Whenever someone talks about studies like these, I just can't help picturing a bored 16 year old giving random answers to a seemingly never-ending questionnaire they were told to participate in.


"After all, working memory is common, but greatness is rare."

So...it must just be a combination of many factors. Inherent intelligence or working memory can be useful, but so many other things influence whether you become "great" at something...unsurprisingly.

The papers linked to were interesting in how they looked at the different domains (poker, piano sight reading). I mean this certainly is an interesting thing to study, but I don't imagine there will be some proven way to achieve greatness any time soon rather than just deliberate hard work or something. Or maybe there will?


Greatness is relative. It's like the risk/reward relationship for investments: by necessity, low risk investments will have lower returns, because the demand for them will be higher and thus the price of the investment will increase (eating into your profits). Where there's a well trodden path, it's no longer a path to greatness.


It's true that greatness is rare, but I think that's partially a combination of rarity of skill and the fact that there are few people willing to put in the number of hours required to achieve greatness. (Yes, I definitely believe in the 10K hours theory).

Take John Coltrane as an example. I think it's fair to say that most people consider him a genius and an extremely talented saxophone player. But he was definitely NOT one of these child prodigies like Mozart. He worked hard and put in many many hours of training. So many, in fact, that some other musicians (notably Miles Davis) saw him as a bit boring since "all he ever wanted to do was practice".
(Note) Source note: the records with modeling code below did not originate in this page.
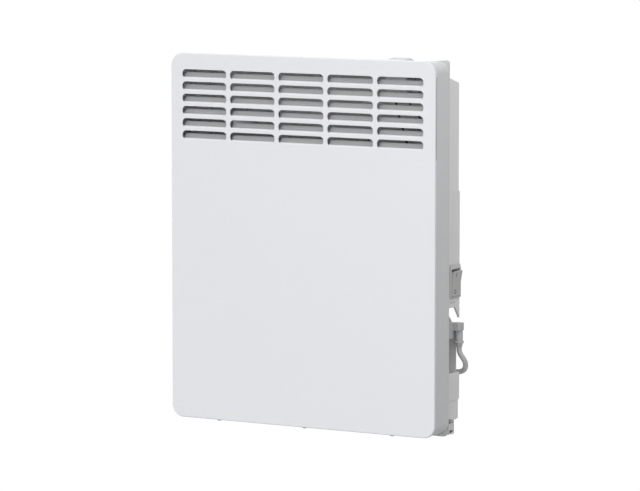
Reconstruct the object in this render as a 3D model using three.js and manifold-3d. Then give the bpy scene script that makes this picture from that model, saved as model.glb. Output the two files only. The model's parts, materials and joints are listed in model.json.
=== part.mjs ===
// A small wall panel convector: a louvred steel front on a shallow casing, a narrower rear housing that
// holds the switch and the mains lead, and a wall bracket with four hooks that it hangs on.
// Millimetres, +Z up. The origin is the middle of the bracket's top rail, on the face against the wall,
// and the front of the heater faces -Y. The heater's own pieces are drawn in the heater's frame:
// x across from its centre line, y back from its front face, z up from the front panel's lower edge.
import * as THREE from "three";
import { mergeVertices } from "three/addons/utils/BufferGeometryUtils.js";
import Module from "manifold-3d";

const wasm = await Module();
wasm.setup();

// ---- Driving dimensions ----------------------------------------------------------------------------

const GAP = 0.3; // between pieces that touch
const OVERLAP = 0.5; // how far two shapes of one piece run into each other before they are joined

const PANEL = { width: 370, height: 450, radius: 15.5, sheet: 1.2, rim: 4 };
const LOUVRE = { columns: 5, rows: 6, width: 63.3, gap: 5.2, top: 20, pitch: 15, height: 11, corner: 4 };
const FLAP = { sheet: 1, bend: 3, run: 8.3, side: 0.4, corner: 2.5 };
const CASING = { inset: 1.5, sheet: 1, radius: 14, back: 38, frontFlange: 10, backFlange: 8 };
const HOUSING = { half: 174.8, sheet: 1.2, back: 78, bottom: 14, topAtCasing: 432, topAtBack: 420, corner: 1.2 };
const PLATE = { half: 182.7, bottom: -2.4, top: 449.3, low: 7, high: 3.5, sheet: 1.2, front: CASING.back + GAP };
const SKIRT = { half: 183, back: 52.5, top: 17, endTop: 13, sheet: 1, slots: 11, slotLength: 22, slotPitch: 31 };
const SERVICE_COVER = { outer: 176.2, front: 41, back: 77.7, bottom: 38, top: 291.5 };
const NOTCH = { front: 50, bottom: 71.5, top: 151, slantFront: 66.5, slantLow: 136.5, openAbove: 112 };

const WALL_GAP = 20; // from the back of the housing to the wall
const WALL = HOUSING.back + WALL_GAP;
const RAIL = { half: 158, height: 40, sheet: 2, lip: 10, top: 375, lowerTop: 66 };
const HOOK = { x: 130, width: 24, reach: 28, rise: 10, sheet: 2 };
const HOOK_SLOT = { width: 27, height: 16 };
const UPRIGHT = { x: 60, width: 24, flange: 8, sheet: 2 };
const SCREW_SLOT = { x: 98, width: 6, length: 14 };
const HANG_HEIGHT = RAIL.top - RAIL.height / 2; // the origin's height above the panel's lower edge

const DIAL = { x: 125.5, y: 21, radius: 14.5, flutes: 20, top: 451, bottom: 446.5, bore: 3.3 };
const SHAFT_RADIUS = 3;
const SWITCH = { y: 64, z: 181, halfDepth: 12.2, halfWindow: 10.6, windowReach: 16.8 };
const ROCKER = { pivotX: 170.5, faceX: 179.8, half: 15.2, halfDepth: 10.2, tilt: 5 };

const ELEMENT = { x: -5, y: 40, z: 105, length: 250, core: 7, wing: 36, spread: 19, fin: 1.8 };
const SHIELD = { half: 160, front: 13, bottom: 24, top: 322, sheet: 0.8, stiffener: 12 };

const LEAD = { diameter: 6.3, exitX: 177.4, exitY: 74.8, exitZ: 101.6 };
const COIL = { x: 119, z: 110.5, outer: 40.6, pitch: 6.8, turns: 1.625, front: 84.9, steps: 24, sides: 6 };
const COIL_CLIMB = 0.5; // turns in which the coil climbs from one layer to the next

const SCREW_X = [-122, 0, 122]; // the screws along the bottom of the casing
const SCREW_Y = 9.5;

// ---- Finishes --------------------------------------------------------------------------------------

function finish(color, roughness, metalness = 0) {
  return new THREE.MeshStandardMaterial({ color, roughness, metalness });
}

const FRONT_ENAMEL = finish(0xe6e8ea, 0.45);
const CASING_ENAMEL = finish(0xdcdee0, 0.5);
const GALVANISED = finish(0xa9adb0, 0.45, 0.9);
const ALUMINIUM = finish(0xc4c7ca, 0.4, 1);
const STEEL = finish(0x8d9194, 0.35, 1);
const WHITE_PLASTIC = finish(0xe2e3e4, 0.5);
const GREY_PLASTIC = finish(0xb4b7ba, 0.55);
const DARK_PLASTIC = finish(0x4a4c4f, 0.6);
const CERAMIC = finish(0xe9e2d2, 0.6);
const LEAD_SHEATH = finish(0xb9bbbd, 0.6);
const WIRE_SHEATH = finish(0x8a5a3a, 0.6);
const EARTH_SHEATH = finish(0x7f9a3c, 0.6);

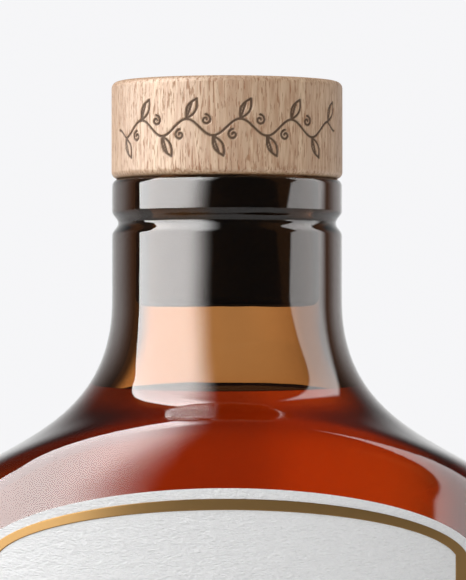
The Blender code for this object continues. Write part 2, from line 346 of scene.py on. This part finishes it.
def arc(center_r, center_z, radius, start, end, steps=ROUND_STEPS):
    points = []
    for i in range(steps + 1):
        angle = math.radians(start + (end - start) * i / steps)
        points.append((center_r + radius * math.cos(angle), center_z + radius * math.sin(angle)))
    return points


def last_share(holds):
    """Largest share from 0 to 1 for which a test holds, when it holds for all smaller ones."""
    low, high = 0.0, 1.0
    for _ in range(HALVINGS):
        middle = (low + high) / 2
        if holds(middle):
            low = middle
        else:
            high = middle
    return low


def quarter_point(half_x, half_y, reach_x, reach_y, t):
    x = bezier(half_x, half_x, half_x * reach_x, 0, t)
    y = bezier(0, half_y * reach_y, half_y, half_y, t)
    return x, y


def body_point(t, inset=0):
    """Point of the body's outline, from its side at 0 to the middle of its back at 1."""
    half_x, half_y = BODY_HALF_WIDTH - inset, BODY_HALF_DEPTH - inset
    return quarter_point(half_x, half_y, BROAD_FACE_REACH, NARROW_SIDE_REACH, t)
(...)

That could also be attributed to the fact that he kicked a bad heroin addiction and so didn't see much point in doing anything other than what he loved, playing music.

So, yes, you do need high ability to achieve greatness, but high ability/skill is something that can be acquired and is not necessarily inborn.
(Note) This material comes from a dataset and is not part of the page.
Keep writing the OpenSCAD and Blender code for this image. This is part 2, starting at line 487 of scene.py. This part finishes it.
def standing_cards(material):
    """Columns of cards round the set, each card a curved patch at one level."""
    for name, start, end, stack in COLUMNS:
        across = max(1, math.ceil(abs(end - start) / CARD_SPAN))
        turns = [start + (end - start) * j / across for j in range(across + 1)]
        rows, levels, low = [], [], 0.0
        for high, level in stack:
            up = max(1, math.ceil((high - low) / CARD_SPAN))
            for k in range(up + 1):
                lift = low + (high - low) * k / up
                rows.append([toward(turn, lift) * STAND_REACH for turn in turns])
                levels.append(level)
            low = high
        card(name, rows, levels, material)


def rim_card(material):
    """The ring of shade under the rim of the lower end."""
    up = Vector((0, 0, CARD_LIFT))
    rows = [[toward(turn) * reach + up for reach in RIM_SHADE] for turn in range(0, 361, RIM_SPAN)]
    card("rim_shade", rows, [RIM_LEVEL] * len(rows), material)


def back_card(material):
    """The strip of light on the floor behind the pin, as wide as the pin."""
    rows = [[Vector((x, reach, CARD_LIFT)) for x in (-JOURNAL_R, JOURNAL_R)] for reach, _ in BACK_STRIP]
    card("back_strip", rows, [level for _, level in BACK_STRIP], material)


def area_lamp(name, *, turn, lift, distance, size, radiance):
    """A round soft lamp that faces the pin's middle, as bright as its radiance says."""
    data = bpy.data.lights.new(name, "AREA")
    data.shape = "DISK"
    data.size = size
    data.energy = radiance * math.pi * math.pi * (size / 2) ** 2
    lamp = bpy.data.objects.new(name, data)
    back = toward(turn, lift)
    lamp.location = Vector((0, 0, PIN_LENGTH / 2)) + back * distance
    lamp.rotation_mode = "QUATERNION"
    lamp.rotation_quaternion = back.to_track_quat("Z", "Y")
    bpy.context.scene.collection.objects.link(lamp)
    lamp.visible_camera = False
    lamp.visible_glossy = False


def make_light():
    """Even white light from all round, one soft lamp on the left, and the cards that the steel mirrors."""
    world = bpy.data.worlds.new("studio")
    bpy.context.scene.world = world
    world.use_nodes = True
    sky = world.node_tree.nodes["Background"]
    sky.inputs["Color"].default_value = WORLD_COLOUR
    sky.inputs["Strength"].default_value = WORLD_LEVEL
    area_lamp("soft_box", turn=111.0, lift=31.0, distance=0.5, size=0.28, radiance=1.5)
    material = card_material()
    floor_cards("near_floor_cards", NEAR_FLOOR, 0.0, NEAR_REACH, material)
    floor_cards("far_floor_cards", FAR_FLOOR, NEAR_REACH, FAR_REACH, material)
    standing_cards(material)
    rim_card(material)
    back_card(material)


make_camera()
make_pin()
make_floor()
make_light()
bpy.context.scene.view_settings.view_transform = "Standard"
The hours he put in were insane! Charlie Parker was even more insane- he spent 11-15 hours a day practicing during certain periods of his life. Those kind of hours are insane for almost anything, but especially to be playing a horn.
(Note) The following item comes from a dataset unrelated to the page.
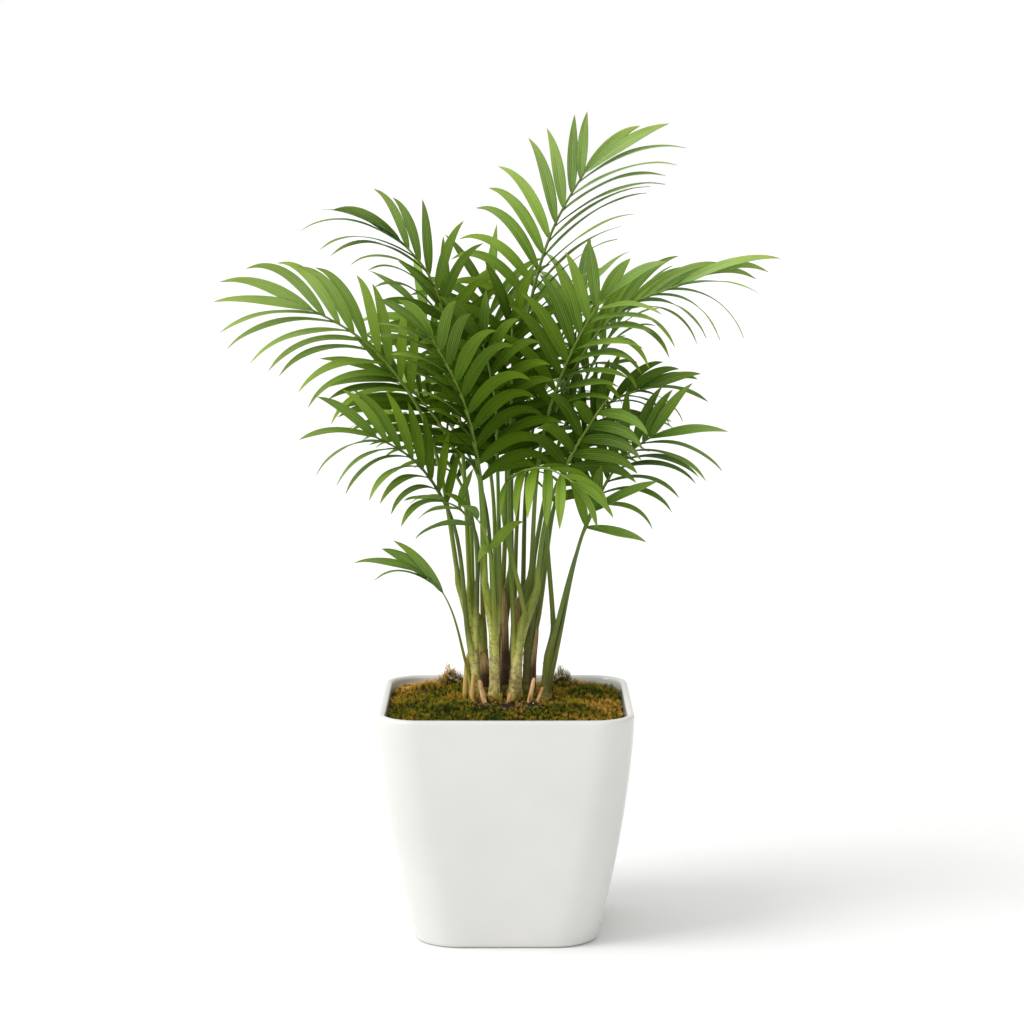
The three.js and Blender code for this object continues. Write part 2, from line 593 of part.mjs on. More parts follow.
// The leaflets of a frond, in pairs along the blade, each in the first place that is free.
function leafletsOf(frond, index, spine) {
  const made = [];
  for (let k = 0; k < frond.pairs; k++) {
    const q = k / (frond.pairs - 1);
    const last = k === frond.pairs - 1;
    for (const hand of [1, -1]) {
      const row = { ...frond, ...(hand > 0 ? frond.left : frond.right) };
      const part = (key) => (Array.isArray(row[key]) ? mix(...row[key], q) : row[key]);
      const [endSpread, endSize, endTwist] = row.last;
      const seed = index * 1000 + k * 10 + hand + 1;
      const share = last ? 0.985 : mix(spine.bladeFrom, 1, q + 0.014 * hand);
      const x = share * SPINE_STEPS;
      const i = Math.min(Math.floor(x), SPINE_STEPS - 1);
      const base = spine.points[i].clone().lerp(spine.points[i + 1], x - i);
      const t = spine.along[i].clone().lerp(spine.along[i + 1], x - i).normalize();
      let upper = spine.upper[i].clone().lerp(spine.upper[i + 1], x - i);
      upper = add(upper, t, -upper.dot(t)).normalize();
      const side = upper.clone().cross(t).multiplyScalar(hand);
      const spread = last ? endSpread : part("spread") + 3 * scatter(seed + 1);
      const size = last ? endSize : 0.74 + 0.26 * Math.sin(Math.PI * (0.18 + 0.62 * q));
      const length = part("leaf") * size * (1 + 0.05 * scatter(seed + 2));
      const fullness = last ? 1 : 0.85 + 0.15 * Math.sin(Math.PI * q);
      const wide = row.wide * fullness * (1 + 0.06 * scatter(seed + 3));
      const lift = part("lift") + 4 * scatter(seed + 4);
      const droop = radians(part("droop") * (last ? 0.6 : 1) + 6 * scatter(seed + 5));
      const louvre = radians(last ? endTwist : row.twist) * hand;
      for (const [moreLift, moreSpread, scale] of GIVE) {
        const midrib = midribOf(
          base, t, side, upper, radians(spread + moreSpread), length * scale,
          radians(lift + moreLift), droop, louvre,
        );
        const boxes = leafletBoxes(midrib, wide);
        if (!free(boxes, index)) continue;
        occupy(boxes, index);
        made.push({ midrib, wide });
        break;
      }
    }
  }
  return made;
}

// A leaflet as a thin blade with a keel under its midrib.
function leafletBody({ midrib, wide }) {
  const rings = [0, 3, 6].map((i) => {
    const half = i ? (leafletShape(i / LEAFLET_STEPS) * wide) / 2 : 0.6;
    const p = midrib.points[i];
    return [
      add(p, midrib.across[i], half),
      add(p, midrib.across[i], -half),
      add(p, midrib.normals[i], i ? -LEAFLET_THICK : -0.6),
    ];
  });
  return skin(rings, midrib.points[LEAFLET_STEPS]);
}

function frondBody(frond, spine, leaflets) {
  const stops = [];
  for (let i = 0; i < 4; i++) stops.push((spine.bladeFrom * i) / 4);
  for (let i = 0; i <= 7; i++) stops.push(mix(spine.bladeFrom, 1, i / 7));
  const rings = stops.map((share) => {
    const i = Math.round(share * SPINE_STEPS);
    const side = spine.upper[i].clone().cross(spine.along[i]);
    const radius = rachisRadius(i / SPINE_STEPS) * frond.stalk;
    return Array.from({ length: 5 }, (_, k) => {
      const a = (2 * Math.PI * k) / 5;
      const p = add(spine.points[i], side, radius * Math.cos(a));
      return add(p, spine.upper[i], radius * Math.sin(a));
    });
  });
  return whole(Manifold.union([skin(rings), ...leaflets.map(leafletBody)]));
}

// ---- stubs and sheaths --------------------------------------------------------------------
function stubBody({ from, to, radii }, grow = 0) {
  const a = vec(...from);
  const b = vec(...to);
  const points = [0, 0.35, 0.7, 0.94, 1].map((s) => a.clone().lerp(b, s));
  const girth = [0, 0.35, 0.7, 0.94, 1].map((s) =>
    (s === 1 ? radii[1] * 0.6 : mix(radii[0], radii[1], s)) + grow);
  points[0].z -= grow;
  return rod(points, girth, 7);
}

// A strip bent round a cane, narrow at its torn top.
function sheathBody({ cane, low, high, side, round }) {
  const rows = 6;
  const columns = 8;
  const span = CANES[cane].top[2] - FOOT_LEVEL;
  const points = [];
  for (const skinOut of [0, 1])
    for (let r = 0; r <= rows; r++)
      for (let c = 0; c <= columns; c++) {
        const up = r / rows;
        const z = mix(low, high, up);
        const { centre, radius } = caneAt(cane, (z - FOOT_LEVEL) / span);
        const narrow = 1 - 0.75 * up * up;
        const a = radians(side + round * narrow * (c / columns - 0.5));
        const flare = 0.6 + 1.1 * up * up;
        const far = radius + flare + skinOut * SHEATH_THICK;
        points.push(vec(centre.x + far * Math.cos(a), centre.y + far * Math.sin(a), z));
      }
  const at = (s, r, c) => (s * (rows + 1) + r) * (columns + 1) + c;
  const triangles = [];
  const quad = (a, b, c, d) => triangles.push([a, b, c], [a, c, d]);
  for (let r = 0; r < rows; r++)
    for (let c = 0; c < columns; c++) {
      quad(at(1, r, c), at(1, r, c + 1), at(1, r + 1, c + 1), at(1, r + 1, c));
      quad(at(0, r, c), at(0, r + 1, c), at(0, r + 1, c + 1), at(0, r, c + 1));
    }
  for (let c = 0; c < columns; c++) {
    quad(at(0, 0, c), at(0, 0, c + 1), at(1, 0, c + 1), at(1, 0, c));
    quad(at(0, rows, c), at(1, rows, c), at(1, rows, c + 1), at(0, rows, c + 1));
  }
  for (let r = 0; r < rows; r++) {
    quad(at(0, r, 0), at(1, r, 0), at(1, r + 1, 0), at(0, r + 1, 0));
    quad(at(0, r, columns), at(0, r + 1, columns), at(1, r + 1, columns), at(1, r, columns));
  }
  return solid(points, triangles);
}

// ---- put it together ----------------------------------------------------------------------
const caneNames = Object.keys(CANES);
const sockets = [
  ...caneNames.map((name) => caneBody(name, CANE_SIDES, GAP + 0.15)),
  ...PROPS.map((prop) => propRoot(prop, GAP + 0.15)),
  ...STUBS.map((stub) => stubBody(stub, GAP + 0.15)),
];
const socket = Manifold.union(sockets);

place("pot", makePot(), "ceramic");
place("soil", makeSoil().subtract(socket), "soil");
place("moss", makeMoss().subtract(socket), "moss");

for (const name of caneNames) {
  const roots = PROPS.filter((prop) => prop.cane === name).map((prop) => propRoot(prop));
  place(name, Manifold.union([caneBody(name, CANE_SIDES), ...roots]), "cane");
  const shares = [0, 1, 2, 3, 4, 5, 6, 7, 8].map((i) => caneAt(name, i / 8));
  occupy(rodBoxes(shares.map((s) => s.centre), shares.map((s) => s.radius)), name);
}
for (const stub of STUBS) place(stub.name, stubBody(stub), "dry");
for (const sheath of SHEATHS) place(sheath.name, sheathBody(sheath), "dry");

const fronds = FRONDS.map((frond) => ({ ...USUAL, ...frond }));
const spines = fronds.map(spineOf);
spines.forEach((spine, index) => {
  const radii = spine.points.map((_, i) => rachisRadius(i / SPINE_STEPS));
  occupy(rodBoxes(spine.points, radii), index);
});
fronds.forEach((frond, index) => {
  const leaflets = leafletsOf(frond, index, spines[index]);
  place(frond.name, frondBody(frond, spines[index], leaflets), "leaf");
});

export default group;
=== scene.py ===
import math

import bpy
import numpy as np
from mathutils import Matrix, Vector


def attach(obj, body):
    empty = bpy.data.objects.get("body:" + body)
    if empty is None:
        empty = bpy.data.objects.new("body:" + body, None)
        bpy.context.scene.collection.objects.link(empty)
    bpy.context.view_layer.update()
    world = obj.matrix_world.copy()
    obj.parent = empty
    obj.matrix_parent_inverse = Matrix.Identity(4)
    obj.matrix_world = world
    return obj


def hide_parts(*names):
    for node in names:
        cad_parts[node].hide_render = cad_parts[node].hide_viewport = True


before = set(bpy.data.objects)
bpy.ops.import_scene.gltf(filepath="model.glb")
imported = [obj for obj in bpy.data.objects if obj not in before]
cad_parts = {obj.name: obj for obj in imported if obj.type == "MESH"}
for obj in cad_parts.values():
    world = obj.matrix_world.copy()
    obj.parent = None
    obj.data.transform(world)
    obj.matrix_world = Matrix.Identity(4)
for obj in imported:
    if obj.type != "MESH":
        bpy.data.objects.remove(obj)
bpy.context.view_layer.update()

# ---- dimensions shared with the CAD part, in millimetres and degrees ------------------------
POT_TOP, POT_FOOT, POT_TALL, POT_TAPER = 90, 65.4, 167.5, 1.55
POT_WALL, POT_FLOOR, RIM_ROUND, FOOT_ROUND = 5.8, 8, 2.6, 3
CORNER_TOP, CORNER_FOOT = 29.7, 33.6
MOSS_EDGE, MOSS_DOME, FOOT_LEVEL = 160.5, 7, 160
PETIOLE_RADIUS, RACHIS_TIP_RADIUS, PETIOLE_STANDOFF = 2.0, 0.8, 1.0
UP = np.array([0.0, 0.0, 1.0])
METRES = 0.001

# Each cane's foot, its top, and the radius at the foot and at the top.
CANES = {
    "cane_1": ((-22.5, 2), (-26, 0, 243), (4.6, 3.2)),
    "cane_2": ((-8, -8), (-11, -8, 246), (4.8, 3.0)),
    "cane_3": ((6, -6), (15, -4, 240), (5.6, 2.9)),
    "cane_4": ((16, 8), (18.5, 9, 246), (4.8, 3.6)),
    "cane_5": ((28.5, 1), (31.5, 1, 208), (4.2, 3.1)),
    "cane_6": ((-15, 13), (-20, 14, 232), (4.4, 3.0)),
    "cane_7": ((-2, 17), (-2, 19, 250), (4.4, 3.2)),
    "cane_8": ((6.5, 23), (11, 25, 246), (4.4, 3.2)),
}


def row(leaf, spread, lift, droop, twist, **unusual):
    """A row of leaflets: their length, the angle off the rachis, how far they rise, bend down and
    turn. A pair of numbers runs from the first leaflet to the last."""
    return dict(leaf=leaf, spread=spread, lift=lift, droop=droop, twist=twist, **unusual)


# `last` is the leaflet at the end of a row: its spread, share of the usual length, and twist.
USUAL = dict(stalk=1, pairs=9, wide=9.4, last=(16, 0.88, -20), **row(62, (58, 38), 12, 62, -20))


def frond(name, cane, at, foot, face, via, **unusual):
    """A frond's cane, the share of its height and the side it leaves from, the heading and rise
    of its upper face, and where its blade begins, has its middle and ends."""
    return {**USUAL, "name": name, "cane": cane, "at": at, "foot": foot, "face": face, "via": via,
            **unusual}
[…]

I speculate that long term working memory (if there's such a thing) may be more interesting to look at. There was a Q&A session in which Jobs said something to the effect of "the problem with the naysayers is that they are right." The unspoken addendum in my mind is "-- in the short run". This is akin to hasty optimization. If you have good short term memory but bad long term memory you are going to win at tactics but lose the game.


So, "Gattaca" had it right, then?


Que 15 minutes of Sunday afternoon navel-gazing.


¿Que?


I believe -- unscientifically -- that sometimes high intelligence or high ability, can be detriments to greatness.

I often see things that I think were done in a half-assed manner that are quite successful. I see people shipping things that I would never ship, and being successful at it. I'm not talking about spending inordinate amounts of time to get every pixel right (Though Apple may be a contrary example to my thesis here) ... I'm talking about spending an extra %1-%5 of time to make your site not be butt ugly.

I think PlentyOfFish.com is probably good example. He focused on different things and was a huge success. Its still ugly now, but it used to be, and for many years, was totally butt ugly.

Sometimes people of very average intelligence but great social skills do really well. Downright dumb people with the right personality -- e.g. the jocks who are now venture capitalists-- do better than smarter people.

This is an ongoing debate between my cofounder and I. Normally, my cofounder is the one putting forth this thesis.. the claim being that we're too smart to be successful. (Not in an arrogant way, there are lots of smarter people I know.) But I am starting to think my cofounder may be right. For instance, I do tend to over engineer, over optimize, and under execute.

So, our personal motivational theme these days is "just ship it". Can't fight the desire to make it not be crap, but we're shipping more.

PS-- another example of this is thinking you've got a key functionality right, because you're smart, you "know" this is the right way to do it, and then focusing on optimizing in other areas. So, you ship a game that looks gorgeous but has poor gameplay, or you completely miss the mark on the way your customers want to use your product because most people are not like you (because most people are average and you're not.) etc.


> sometimes high intelligence or high ability, can be detriments to greatness.

I'm always bothered when I read this kind of conclusion. From the rest of your comment the detriments come from high standards, not high intelligence. Choosing a better overall strategy at the expense of precise execution is not evidence of lower strategy, just of lower standards when it comes to the execution.


> Sometimes people of very average intelligence but great social skills do really well.

Social skills are a form of intelligence that are arguably important in the real world, where it is difficult to succeed without having a good team. I would argue that the Darwinian way it is now taught (the grade school system) is not the best. There are so many things people know intuitively, that I have to be conscious of.


  > [...] my cofounder is the one putting forth this
  > thesis [...] that we're too smart to be successful.
  > [...] For instance, I do tend to over engineer, over
  > optimize, and under execute.
Surely, knowing up to what point optimization has tangible benefits constitutes a crucial part of being "smart." I realize that defining smartness as whatever makes you successful may steer us towards boring tautology territory, but your rationalization seems self-serving.